_What is being asked_. In the material below, the lines containing the word "from" are required; copy each of them.

Records that describe objects

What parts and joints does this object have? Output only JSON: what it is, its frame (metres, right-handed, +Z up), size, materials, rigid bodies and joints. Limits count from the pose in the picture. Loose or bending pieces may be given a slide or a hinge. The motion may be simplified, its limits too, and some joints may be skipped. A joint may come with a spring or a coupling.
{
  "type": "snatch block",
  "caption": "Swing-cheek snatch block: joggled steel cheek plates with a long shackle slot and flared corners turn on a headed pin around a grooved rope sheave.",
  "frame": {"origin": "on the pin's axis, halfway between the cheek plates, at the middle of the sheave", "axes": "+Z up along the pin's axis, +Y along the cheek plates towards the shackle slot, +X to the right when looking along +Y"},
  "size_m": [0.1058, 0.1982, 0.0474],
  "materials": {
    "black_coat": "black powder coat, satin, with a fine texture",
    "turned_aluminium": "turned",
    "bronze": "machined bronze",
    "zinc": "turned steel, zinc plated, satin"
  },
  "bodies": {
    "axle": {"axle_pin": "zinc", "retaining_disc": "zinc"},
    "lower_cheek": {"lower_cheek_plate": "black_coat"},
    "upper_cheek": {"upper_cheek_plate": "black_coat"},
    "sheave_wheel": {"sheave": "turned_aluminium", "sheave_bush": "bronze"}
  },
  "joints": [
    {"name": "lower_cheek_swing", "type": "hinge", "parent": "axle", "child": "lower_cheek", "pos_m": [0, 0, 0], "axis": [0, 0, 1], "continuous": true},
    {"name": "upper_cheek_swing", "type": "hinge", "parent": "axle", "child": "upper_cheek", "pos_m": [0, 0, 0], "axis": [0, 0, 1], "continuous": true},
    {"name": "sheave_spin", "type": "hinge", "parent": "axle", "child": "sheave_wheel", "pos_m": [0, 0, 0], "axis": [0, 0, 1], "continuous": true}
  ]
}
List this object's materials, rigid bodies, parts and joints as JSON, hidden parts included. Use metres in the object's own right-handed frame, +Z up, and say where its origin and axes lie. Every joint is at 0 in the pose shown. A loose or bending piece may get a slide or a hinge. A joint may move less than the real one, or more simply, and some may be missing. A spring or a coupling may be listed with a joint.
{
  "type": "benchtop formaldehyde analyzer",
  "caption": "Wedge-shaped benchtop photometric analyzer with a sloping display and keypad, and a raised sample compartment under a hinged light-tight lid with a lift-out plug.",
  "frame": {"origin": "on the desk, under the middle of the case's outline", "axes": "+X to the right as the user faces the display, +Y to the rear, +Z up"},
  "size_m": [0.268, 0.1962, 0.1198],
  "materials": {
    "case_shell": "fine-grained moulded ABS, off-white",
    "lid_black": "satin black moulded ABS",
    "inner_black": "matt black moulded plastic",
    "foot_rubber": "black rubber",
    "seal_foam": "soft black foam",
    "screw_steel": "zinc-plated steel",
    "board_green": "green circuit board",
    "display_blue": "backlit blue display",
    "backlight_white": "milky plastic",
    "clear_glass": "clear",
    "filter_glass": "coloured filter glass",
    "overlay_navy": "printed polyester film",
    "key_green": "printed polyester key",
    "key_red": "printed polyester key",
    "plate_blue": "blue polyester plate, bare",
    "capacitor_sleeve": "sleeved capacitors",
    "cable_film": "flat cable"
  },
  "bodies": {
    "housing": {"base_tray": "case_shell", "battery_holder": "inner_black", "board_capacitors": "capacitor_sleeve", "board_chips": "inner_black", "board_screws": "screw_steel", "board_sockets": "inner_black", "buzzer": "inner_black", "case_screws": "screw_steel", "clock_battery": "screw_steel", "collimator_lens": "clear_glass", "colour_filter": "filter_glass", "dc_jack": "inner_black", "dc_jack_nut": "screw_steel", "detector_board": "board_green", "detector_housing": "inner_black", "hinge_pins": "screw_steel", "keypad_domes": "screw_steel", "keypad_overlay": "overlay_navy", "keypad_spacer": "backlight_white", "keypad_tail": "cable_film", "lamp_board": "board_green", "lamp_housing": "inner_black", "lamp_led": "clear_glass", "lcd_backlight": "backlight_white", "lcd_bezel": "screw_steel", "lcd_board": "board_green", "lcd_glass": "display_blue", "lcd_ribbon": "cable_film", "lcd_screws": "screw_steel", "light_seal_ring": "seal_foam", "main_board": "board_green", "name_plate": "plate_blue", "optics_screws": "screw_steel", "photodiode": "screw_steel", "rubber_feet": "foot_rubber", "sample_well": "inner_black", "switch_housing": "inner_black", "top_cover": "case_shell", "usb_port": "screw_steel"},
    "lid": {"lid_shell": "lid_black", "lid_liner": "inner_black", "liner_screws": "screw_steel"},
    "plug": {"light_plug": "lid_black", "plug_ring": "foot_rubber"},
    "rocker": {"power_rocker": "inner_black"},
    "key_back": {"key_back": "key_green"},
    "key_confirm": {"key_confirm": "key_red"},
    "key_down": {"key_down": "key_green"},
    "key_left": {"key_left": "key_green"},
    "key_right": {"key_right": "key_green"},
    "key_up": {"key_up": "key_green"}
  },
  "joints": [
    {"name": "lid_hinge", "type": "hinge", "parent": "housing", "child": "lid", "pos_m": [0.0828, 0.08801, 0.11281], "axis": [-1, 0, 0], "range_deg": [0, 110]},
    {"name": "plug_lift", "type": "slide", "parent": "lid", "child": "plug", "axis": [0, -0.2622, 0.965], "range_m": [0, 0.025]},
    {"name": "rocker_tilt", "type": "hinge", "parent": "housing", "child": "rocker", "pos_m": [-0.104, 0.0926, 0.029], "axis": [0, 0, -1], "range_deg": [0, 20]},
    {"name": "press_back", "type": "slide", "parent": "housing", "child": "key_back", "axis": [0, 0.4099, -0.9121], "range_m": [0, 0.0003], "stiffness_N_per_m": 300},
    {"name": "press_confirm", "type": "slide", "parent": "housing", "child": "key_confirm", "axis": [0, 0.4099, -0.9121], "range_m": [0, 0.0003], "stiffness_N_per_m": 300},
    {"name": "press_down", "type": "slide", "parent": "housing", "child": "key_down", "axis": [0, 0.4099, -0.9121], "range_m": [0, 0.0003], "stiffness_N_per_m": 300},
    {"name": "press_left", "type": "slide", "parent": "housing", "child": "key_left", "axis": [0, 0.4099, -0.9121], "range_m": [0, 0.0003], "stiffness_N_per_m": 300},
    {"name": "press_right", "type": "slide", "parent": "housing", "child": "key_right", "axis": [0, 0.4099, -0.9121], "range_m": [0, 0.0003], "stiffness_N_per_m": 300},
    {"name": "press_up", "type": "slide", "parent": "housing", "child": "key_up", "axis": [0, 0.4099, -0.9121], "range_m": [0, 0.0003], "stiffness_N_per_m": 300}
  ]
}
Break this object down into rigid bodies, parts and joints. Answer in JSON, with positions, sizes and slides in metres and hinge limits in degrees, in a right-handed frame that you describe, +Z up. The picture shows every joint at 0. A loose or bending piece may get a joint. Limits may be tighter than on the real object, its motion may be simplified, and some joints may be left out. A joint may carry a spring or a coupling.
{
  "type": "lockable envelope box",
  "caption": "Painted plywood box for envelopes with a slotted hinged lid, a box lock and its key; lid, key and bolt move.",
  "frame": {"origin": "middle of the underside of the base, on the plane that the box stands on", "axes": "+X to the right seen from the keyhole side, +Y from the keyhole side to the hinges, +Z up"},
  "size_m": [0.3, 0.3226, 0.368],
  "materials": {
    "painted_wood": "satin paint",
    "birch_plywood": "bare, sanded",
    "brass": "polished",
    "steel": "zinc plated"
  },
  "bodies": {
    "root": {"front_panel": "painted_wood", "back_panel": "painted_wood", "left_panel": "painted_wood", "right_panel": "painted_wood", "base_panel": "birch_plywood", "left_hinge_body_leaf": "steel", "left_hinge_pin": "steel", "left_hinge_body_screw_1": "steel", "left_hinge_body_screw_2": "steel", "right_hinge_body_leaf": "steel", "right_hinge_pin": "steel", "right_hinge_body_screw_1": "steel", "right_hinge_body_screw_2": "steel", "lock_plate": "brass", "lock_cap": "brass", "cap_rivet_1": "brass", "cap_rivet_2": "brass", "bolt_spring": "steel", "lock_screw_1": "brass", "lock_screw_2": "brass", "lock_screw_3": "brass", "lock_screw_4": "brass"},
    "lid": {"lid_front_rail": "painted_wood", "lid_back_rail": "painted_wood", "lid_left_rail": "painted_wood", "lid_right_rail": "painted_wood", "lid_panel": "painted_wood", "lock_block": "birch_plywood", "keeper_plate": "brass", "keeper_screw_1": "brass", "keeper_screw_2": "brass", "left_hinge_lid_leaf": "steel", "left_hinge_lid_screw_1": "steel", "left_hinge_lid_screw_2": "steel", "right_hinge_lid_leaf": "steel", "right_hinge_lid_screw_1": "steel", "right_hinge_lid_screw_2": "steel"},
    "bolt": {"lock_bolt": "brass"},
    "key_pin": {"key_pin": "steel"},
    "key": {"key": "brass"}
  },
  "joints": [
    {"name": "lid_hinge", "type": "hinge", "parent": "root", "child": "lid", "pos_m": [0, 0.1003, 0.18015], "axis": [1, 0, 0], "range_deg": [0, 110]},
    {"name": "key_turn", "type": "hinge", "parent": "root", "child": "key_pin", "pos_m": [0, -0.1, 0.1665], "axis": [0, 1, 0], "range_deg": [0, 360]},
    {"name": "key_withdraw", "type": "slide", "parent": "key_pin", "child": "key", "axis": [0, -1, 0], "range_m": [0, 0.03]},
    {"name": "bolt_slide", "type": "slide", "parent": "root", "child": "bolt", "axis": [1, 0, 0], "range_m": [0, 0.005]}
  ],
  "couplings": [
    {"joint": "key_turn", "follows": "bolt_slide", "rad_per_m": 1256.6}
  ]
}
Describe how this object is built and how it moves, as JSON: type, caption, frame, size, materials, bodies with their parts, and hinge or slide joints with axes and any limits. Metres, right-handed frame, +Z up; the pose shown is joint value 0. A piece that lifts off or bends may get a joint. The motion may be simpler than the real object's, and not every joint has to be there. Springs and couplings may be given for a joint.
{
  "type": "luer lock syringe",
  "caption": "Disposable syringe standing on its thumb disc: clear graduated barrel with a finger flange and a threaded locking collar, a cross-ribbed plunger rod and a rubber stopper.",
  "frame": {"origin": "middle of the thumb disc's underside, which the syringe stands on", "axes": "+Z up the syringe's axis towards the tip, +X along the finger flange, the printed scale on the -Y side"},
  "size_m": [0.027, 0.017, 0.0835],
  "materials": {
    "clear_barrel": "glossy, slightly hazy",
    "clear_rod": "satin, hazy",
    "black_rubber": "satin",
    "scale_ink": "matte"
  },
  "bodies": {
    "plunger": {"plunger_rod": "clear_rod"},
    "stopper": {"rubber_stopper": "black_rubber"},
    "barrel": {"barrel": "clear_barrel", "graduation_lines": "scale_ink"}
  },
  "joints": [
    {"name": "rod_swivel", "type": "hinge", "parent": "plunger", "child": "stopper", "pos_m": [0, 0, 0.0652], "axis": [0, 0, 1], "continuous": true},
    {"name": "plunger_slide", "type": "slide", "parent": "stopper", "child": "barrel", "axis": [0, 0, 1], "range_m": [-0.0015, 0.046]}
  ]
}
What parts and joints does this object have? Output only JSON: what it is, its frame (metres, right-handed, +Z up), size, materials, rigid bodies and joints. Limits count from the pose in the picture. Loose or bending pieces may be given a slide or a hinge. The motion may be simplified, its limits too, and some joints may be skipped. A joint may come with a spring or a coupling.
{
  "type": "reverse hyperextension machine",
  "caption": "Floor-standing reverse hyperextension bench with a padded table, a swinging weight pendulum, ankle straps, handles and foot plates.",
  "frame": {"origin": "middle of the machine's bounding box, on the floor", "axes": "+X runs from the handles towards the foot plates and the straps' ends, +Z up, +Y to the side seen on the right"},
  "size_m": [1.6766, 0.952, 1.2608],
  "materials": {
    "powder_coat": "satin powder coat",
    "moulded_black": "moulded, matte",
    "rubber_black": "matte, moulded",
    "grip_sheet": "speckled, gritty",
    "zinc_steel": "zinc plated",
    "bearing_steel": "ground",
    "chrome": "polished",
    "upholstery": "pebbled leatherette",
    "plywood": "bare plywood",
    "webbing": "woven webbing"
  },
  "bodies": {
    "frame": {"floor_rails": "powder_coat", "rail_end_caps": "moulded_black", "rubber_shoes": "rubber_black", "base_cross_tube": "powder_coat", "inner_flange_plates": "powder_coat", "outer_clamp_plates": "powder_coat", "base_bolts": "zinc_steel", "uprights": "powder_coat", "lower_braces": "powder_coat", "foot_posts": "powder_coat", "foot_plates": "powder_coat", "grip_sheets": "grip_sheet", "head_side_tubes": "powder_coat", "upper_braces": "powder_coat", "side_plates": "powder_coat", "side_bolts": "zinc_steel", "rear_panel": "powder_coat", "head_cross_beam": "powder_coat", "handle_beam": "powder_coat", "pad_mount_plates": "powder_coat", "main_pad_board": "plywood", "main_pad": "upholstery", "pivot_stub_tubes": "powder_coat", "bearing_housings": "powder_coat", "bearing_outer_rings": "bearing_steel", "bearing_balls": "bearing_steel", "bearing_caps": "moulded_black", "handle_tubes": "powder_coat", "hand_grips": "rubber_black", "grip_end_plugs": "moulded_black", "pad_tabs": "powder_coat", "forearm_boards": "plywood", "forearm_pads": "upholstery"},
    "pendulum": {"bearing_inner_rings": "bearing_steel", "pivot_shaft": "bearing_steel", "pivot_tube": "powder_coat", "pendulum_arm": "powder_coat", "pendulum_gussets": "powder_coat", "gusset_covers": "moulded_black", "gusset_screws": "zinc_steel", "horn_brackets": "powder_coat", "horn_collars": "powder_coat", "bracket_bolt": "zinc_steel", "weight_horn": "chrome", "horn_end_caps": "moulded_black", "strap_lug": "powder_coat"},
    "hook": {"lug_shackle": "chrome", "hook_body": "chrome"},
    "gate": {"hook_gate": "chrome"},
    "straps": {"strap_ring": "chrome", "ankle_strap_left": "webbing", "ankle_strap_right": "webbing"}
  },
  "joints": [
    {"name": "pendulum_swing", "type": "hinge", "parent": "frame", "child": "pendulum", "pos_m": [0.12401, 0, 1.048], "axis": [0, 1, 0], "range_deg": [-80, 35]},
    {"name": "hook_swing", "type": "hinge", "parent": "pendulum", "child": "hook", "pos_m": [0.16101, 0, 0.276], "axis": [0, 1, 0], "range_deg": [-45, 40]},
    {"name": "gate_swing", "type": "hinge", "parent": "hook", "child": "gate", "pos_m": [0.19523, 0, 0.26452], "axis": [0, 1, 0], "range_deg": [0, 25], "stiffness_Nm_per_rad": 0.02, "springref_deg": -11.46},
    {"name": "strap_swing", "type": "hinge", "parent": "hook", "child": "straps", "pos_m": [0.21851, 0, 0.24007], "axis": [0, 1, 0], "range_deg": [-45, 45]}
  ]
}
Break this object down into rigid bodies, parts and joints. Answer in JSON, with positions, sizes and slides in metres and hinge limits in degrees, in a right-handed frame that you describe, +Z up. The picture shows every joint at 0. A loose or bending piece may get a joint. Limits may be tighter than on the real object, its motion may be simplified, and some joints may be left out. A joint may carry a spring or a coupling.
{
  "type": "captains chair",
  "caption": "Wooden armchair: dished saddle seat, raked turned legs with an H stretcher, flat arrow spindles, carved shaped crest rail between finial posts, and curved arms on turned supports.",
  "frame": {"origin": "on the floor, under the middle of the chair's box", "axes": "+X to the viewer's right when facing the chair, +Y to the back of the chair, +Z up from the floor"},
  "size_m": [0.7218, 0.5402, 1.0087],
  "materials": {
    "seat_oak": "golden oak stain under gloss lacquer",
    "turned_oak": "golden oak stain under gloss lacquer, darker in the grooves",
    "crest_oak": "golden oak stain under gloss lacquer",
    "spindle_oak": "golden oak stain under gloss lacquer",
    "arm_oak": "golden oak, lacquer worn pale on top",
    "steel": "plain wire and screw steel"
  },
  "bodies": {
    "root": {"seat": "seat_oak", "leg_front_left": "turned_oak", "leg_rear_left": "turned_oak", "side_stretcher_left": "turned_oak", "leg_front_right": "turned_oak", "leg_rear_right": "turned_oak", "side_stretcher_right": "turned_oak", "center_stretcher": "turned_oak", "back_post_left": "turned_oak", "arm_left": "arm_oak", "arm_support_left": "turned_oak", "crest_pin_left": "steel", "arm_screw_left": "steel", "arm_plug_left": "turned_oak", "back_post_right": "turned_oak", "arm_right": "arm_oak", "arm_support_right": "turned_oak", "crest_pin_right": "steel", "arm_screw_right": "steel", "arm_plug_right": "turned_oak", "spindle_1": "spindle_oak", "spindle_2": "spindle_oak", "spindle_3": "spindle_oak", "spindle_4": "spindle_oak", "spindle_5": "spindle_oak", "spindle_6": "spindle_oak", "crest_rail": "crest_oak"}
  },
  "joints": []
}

_Task answer_.
What parts and joints does this object have? Output only JSON: what it is, its frame (metres, right-handed, +Z up), size, materials, rigid bodies and joints. Limits count from the pose in the picture. Loose or bending pieces may be given a slide or a hinge. The motion may be simplified, its limits too, and some joints may be skipped. A joint may come with a spring or a coupling.
  "frame": {"origin": "middle of the underside of the base, on the plane that the box stands on", "axes": "+X to the right seen from the keyhole side, +Y from the keyhole side to the hinges, +Z up"},
What parts and joints does this object have? Output only JSON: what it is, its frame (metres, right-handed, +Z up), size, materials, rigid bodies and joints. Limits count from the pose in the picture. Loose or bending pieces may be given a slide or a hinge. The motion may be simplified, its limits too, and some joints may be skipped. A joint may come with a spring or a coupling.
  "frame": {"origin": "middle of the machine's bounding box, on the floor", "axes": "+X runs from the handles towards the foot plates and the straps' ends, +Z up, +Y to the side seen on the right"},
  "frame": {"origin": "on the floor, under the middle of the chair's box", "axes": "+X to the viewer's right when facing the chair, +Y to the back of the chair, +Z up from the floor"},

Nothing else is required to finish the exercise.